‘Oldies’ aren’t THAT old

I have discovered a terrifying phenomenon in music that has nothing to do with Justin Bieber. Huey Lewis is getting airtime. On the OLDIES station.

The first time I heard it, it may have made me sad. The next time I heard it, it may have made me mad, but I’ve heard “Power of Love” three times now, and I have yet to be glad.

By my definition, the term “oldies” should only apply to songs that were recorded long, long ago, by old people who had never dreamed a song could be “downloaded” to a “playlist.” The artists from MY g-g-g-generation are far too young for that.

Take Van Halen, for instance.
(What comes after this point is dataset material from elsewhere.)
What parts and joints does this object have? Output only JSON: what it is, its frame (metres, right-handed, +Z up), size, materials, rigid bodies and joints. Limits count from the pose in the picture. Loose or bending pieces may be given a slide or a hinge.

They just wrapped up a $93 million tour featuring Eddie’s hard rock ‘n’ roll and David’s rock-hard abs. Hardly “oldies,” these guys just recorded their first album… 32 years ago. But that was with David Lee Roth. Sammy’s Van Halen is only — oh — I guess that was 25 years ago. Now that I think about it, I’m pretty sure Sammy is older than my mom.

OK, bad example. How about Duran Duran? I vividly remember watching them sing “A View To A Kill” on MTV during a sleepover. Sure, that might have been a couple 007s ago, before I had kids … and a husband … and a driver’s license. Sigh. But “Bon. Simon le Bon.” seems like yesterday.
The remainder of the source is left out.